### Objective
Copy the data exactly from the line that contains "Write part 2" through the line that contains "SCUFF_WIDTH = 0.30 * MM", keeping both end lines and leaving out everything else.

### Task data

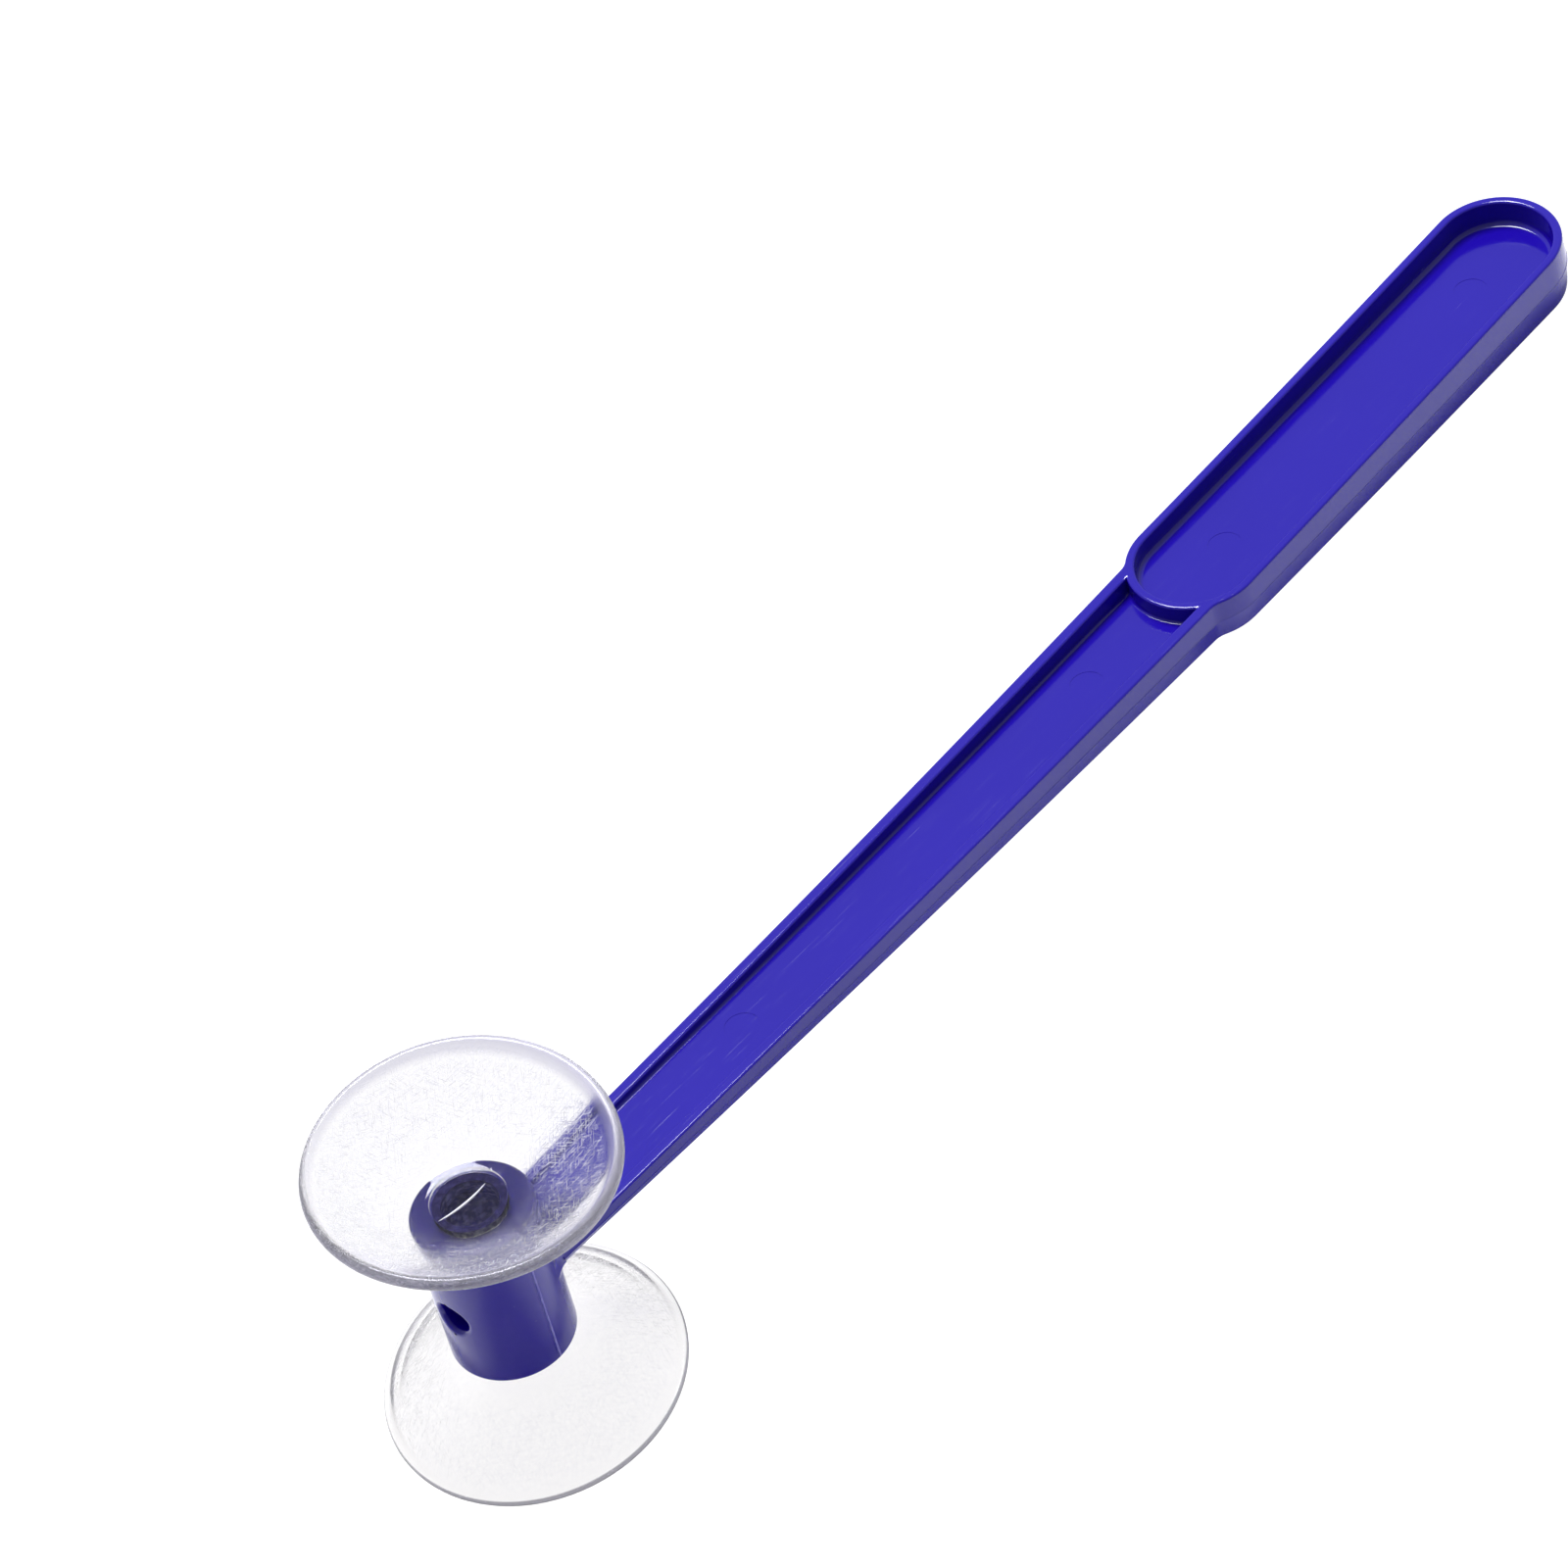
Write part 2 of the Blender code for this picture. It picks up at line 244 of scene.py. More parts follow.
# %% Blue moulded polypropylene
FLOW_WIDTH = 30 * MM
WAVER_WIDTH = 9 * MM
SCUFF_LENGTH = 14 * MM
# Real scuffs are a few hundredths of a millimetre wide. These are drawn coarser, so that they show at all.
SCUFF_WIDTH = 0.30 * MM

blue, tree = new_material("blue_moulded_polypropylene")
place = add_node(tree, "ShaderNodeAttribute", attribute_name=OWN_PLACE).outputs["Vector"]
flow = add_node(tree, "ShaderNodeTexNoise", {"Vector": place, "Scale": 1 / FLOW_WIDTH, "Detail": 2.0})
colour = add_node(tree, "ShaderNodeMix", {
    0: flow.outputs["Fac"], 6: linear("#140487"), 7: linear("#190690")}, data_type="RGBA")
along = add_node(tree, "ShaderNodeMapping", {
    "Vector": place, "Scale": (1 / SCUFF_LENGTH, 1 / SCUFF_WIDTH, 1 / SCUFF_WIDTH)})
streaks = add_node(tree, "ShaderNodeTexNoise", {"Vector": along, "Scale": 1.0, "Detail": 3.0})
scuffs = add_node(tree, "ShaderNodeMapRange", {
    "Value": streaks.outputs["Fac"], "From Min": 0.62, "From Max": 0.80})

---

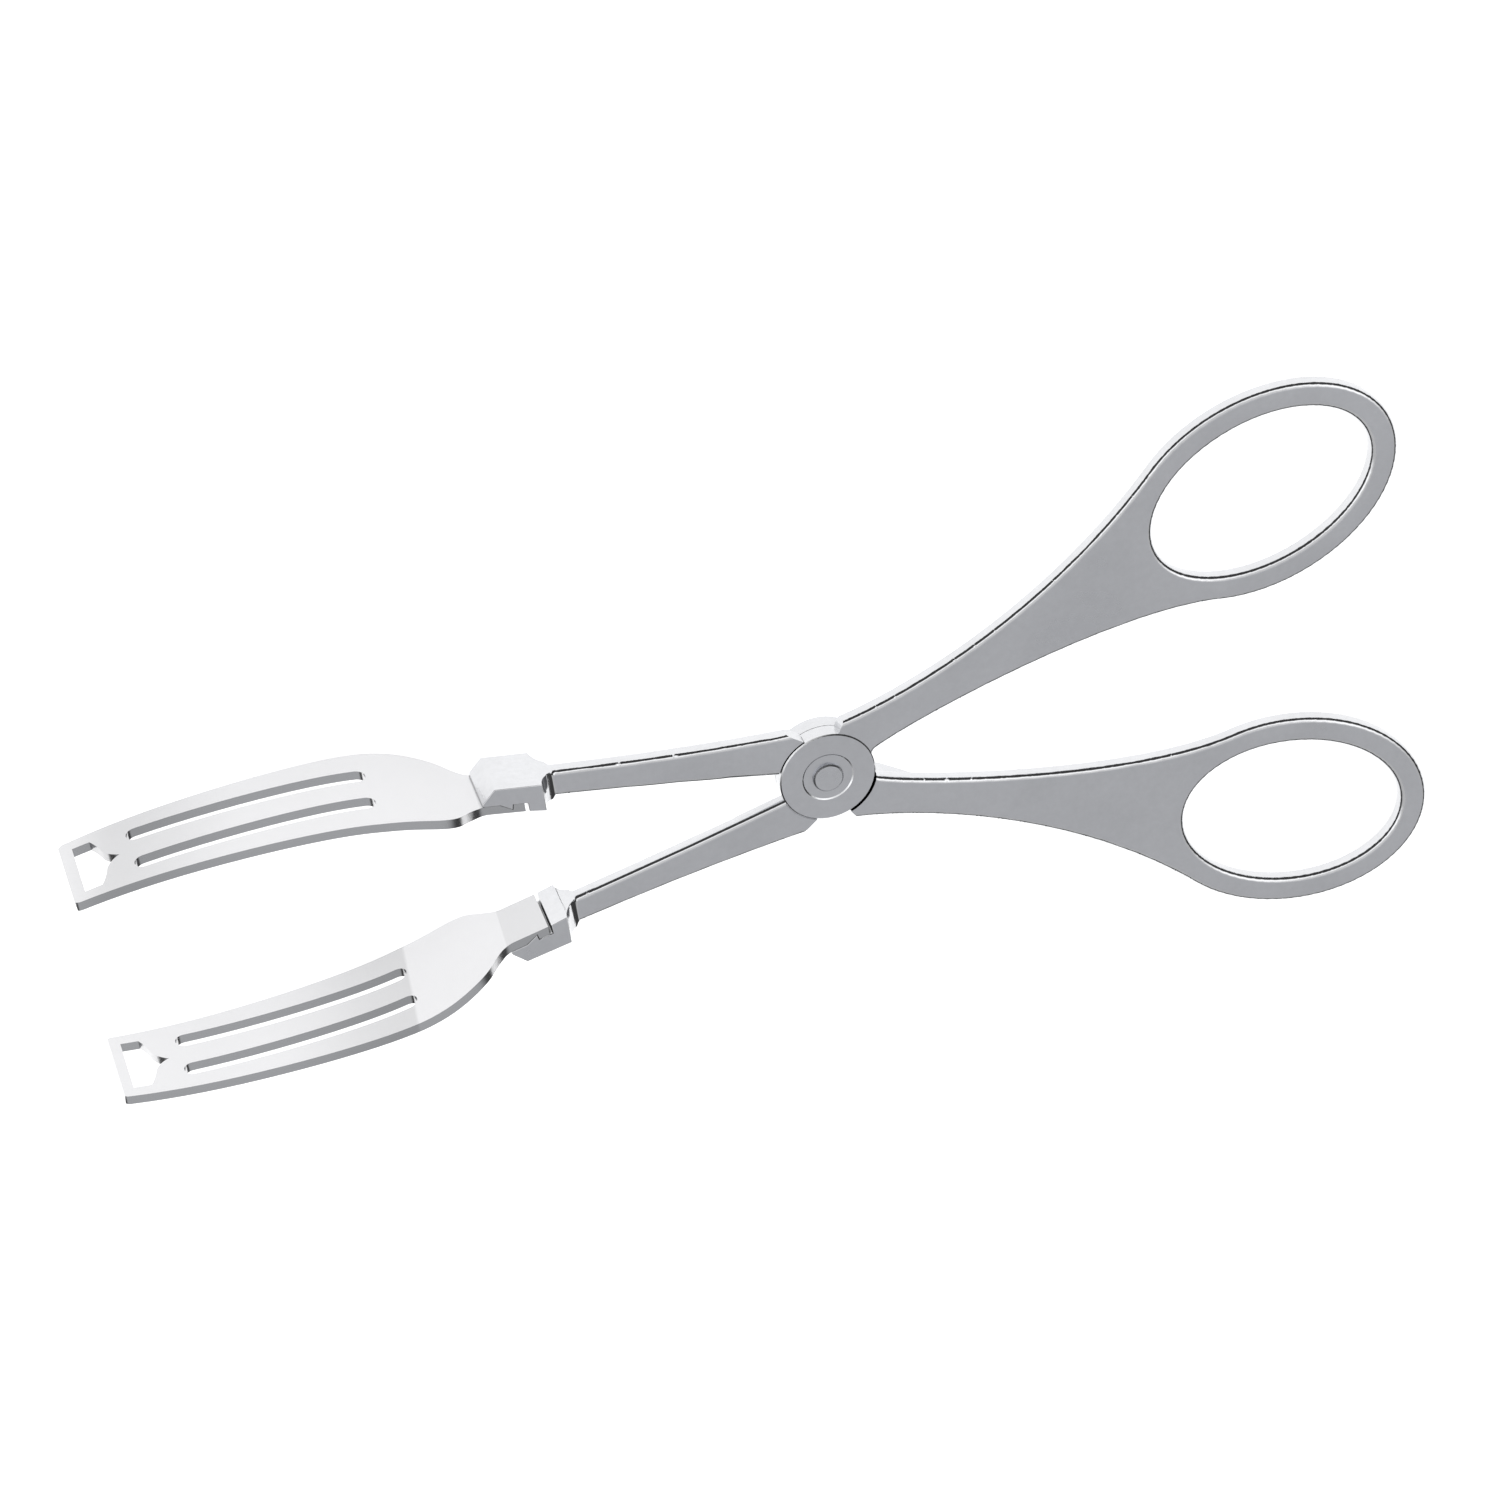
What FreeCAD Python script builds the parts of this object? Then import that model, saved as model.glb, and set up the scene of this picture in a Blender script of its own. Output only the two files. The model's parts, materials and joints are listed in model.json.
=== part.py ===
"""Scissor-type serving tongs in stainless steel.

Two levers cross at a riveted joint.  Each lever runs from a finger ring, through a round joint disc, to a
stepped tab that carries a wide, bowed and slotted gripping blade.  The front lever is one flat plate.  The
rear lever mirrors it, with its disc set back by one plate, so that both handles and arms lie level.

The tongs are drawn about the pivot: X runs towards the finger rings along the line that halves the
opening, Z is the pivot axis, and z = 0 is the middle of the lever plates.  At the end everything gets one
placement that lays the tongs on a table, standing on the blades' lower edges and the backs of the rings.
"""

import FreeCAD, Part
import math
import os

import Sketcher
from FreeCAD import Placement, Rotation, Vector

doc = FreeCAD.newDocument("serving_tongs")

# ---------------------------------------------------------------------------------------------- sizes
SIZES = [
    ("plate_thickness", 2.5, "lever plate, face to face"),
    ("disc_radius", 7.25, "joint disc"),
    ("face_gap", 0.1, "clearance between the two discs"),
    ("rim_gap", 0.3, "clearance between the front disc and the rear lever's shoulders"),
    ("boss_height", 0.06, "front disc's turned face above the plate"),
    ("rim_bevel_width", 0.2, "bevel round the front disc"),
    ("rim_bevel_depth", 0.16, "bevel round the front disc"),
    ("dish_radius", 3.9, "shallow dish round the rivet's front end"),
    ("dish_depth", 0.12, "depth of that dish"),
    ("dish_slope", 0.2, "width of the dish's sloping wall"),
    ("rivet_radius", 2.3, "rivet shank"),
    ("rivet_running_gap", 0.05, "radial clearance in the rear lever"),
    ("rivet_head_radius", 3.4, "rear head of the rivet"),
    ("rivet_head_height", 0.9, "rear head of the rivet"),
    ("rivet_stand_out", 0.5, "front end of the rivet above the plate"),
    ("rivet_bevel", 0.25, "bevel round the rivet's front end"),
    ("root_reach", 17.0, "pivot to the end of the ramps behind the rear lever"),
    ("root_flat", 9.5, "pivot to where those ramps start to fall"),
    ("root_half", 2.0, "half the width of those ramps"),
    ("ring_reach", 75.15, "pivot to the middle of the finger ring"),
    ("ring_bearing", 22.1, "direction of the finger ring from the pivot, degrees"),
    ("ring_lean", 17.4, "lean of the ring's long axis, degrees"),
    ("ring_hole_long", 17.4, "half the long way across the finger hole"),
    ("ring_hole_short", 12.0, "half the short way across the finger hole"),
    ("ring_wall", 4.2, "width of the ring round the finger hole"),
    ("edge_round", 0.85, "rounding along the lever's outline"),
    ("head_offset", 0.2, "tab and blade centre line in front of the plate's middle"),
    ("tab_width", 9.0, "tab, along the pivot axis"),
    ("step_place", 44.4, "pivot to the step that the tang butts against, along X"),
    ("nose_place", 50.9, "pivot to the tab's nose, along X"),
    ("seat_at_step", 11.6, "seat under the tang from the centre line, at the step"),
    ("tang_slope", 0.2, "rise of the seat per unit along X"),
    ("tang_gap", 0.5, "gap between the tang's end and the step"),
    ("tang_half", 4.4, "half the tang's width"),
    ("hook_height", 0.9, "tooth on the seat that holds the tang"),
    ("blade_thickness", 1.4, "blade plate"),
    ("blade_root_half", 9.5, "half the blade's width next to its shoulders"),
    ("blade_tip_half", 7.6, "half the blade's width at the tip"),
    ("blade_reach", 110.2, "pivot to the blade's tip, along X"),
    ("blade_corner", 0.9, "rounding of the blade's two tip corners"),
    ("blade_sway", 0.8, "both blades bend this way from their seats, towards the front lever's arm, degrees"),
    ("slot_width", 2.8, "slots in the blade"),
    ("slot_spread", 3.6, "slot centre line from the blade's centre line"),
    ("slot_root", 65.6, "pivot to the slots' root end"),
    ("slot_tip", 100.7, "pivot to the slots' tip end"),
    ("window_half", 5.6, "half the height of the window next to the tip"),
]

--

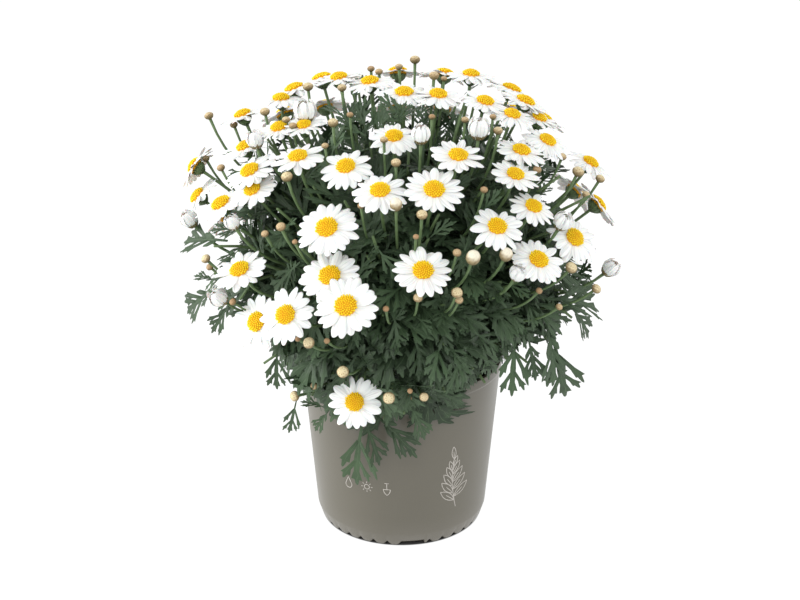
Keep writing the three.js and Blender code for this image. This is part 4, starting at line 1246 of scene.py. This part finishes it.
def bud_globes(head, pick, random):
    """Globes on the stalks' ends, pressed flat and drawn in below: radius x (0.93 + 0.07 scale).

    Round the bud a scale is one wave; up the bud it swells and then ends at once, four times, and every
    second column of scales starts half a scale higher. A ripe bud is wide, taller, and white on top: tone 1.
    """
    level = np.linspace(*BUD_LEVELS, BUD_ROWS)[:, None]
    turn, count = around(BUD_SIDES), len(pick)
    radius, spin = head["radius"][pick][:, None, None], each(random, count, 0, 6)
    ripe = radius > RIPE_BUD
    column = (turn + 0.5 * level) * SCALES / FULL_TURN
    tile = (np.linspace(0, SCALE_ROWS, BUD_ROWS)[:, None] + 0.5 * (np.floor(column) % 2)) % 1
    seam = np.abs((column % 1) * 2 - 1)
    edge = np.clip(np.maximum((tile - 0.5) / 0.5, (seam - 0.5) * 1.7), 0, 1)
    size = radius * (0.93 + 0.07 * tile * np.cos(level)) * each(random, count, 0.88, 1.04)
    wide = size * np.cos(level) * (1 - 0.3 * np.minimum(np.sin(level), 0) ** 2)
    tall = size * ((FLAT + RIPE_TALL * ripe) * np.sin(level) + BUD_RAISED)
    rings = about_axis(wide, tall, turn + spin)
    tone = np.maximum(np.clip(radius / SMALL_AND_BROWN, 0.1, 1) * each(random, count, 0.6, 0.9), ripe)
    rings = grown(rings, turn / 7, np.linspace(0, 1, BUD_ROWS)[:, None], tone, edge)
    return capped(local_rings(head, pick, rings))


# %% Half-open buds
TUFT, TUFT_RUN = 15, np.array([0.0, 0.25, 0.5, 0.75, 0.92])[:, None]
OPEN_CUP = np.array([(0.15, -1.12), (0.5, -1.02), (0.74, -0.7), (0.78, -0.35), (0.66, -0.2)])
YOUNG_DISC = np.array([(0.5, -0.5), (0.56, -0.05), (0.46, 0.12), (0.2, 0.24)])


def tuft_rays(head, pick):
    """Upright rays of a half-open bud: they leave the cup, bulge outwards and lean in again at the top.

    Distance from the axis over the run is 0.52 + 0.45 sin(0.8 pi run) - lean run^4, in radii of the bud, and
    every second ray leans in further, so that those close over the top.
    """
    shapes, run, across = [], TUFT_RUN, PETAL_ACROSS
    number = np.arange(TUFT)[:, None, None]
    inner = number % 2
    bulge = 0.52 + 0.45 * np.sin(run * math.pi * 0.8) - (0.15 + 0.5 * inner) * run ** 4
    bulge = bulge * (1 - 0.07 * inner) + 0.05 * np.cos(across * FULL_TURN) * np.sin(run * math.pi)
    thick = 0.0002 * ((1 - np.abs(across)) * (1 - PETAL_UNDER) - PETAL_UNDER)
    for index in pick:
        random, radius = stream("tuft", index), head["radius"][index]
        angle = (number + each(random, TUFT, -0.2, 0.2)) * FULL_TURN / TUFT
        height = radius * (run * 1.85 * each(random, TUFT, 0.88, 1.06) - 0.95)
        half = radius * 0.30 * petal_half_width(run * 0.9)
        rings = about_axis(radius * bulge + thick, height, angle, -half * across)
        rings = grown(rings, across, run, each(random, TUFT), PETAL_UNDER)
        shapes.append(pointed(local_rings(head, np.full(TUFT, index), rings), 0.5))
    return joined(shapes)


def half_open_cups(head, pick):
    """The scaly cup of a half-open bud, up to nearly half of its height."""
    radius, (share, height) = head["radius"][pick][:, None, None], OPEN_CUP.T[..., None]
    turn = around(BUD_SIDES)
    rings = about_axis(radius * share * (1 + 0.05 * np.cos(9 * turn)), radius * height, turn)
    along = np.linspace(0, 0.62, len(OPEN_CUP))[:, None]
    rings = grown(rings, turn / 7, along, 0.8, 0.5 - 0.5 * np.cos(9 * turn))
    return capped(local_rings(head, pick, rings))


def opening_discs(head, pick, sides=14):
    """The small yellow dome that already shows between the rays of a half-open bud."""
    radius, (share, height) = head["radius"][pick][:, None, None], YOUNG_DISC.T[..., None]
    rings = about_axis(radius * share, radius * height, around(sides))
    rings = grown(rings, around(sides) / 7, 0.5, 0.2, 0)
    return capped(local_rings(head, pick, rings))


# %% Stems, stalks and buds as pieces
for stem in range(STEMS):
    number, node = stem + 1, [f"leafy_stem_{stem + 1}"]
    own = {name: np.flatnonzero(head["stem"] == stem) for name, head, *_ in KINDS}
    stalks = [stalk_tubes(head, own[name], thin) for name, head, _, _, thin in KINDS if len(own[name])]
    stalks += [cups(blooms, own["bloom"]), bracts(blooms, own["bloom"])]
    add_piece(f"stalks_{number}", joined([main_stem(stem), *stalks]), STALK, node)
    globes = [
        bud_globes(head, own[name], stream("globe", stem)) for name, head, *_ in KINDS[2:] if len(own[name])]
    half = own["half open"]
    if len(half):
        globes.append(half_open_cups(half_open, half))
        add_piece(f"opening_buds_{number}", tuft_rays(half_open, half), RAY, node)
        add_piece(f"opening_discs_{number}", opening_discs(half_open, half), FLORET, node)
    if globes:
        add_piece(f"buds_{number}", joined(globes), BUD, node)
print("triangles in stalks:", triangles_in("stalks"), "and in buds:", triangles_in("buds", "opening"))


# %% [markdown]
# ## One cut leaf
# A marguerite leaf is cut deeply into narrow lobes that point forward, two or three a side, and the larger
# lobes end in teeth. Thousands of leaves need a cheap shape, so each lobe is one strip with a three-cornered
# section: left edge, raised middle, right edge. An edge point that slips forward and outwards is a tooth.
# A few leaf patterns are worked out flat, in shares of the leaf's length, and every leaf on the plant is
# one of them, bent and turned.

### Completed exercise
Write part 2 of the Blender code for this picture. It picks up at line 244 of scene.py. More parts follow.
# %% Blue moulded polypropylene
FLOW_WIDTH = 30 * MM
WAVER_WIDTH = 9 * MM
SCUFF_LENGTH = 14 * MM
# Real scuffs are a few hundredths of a millimetre wide. These are drawn coarser, so that they show at all.
SCUFF_WIDTH = 0.30 * MM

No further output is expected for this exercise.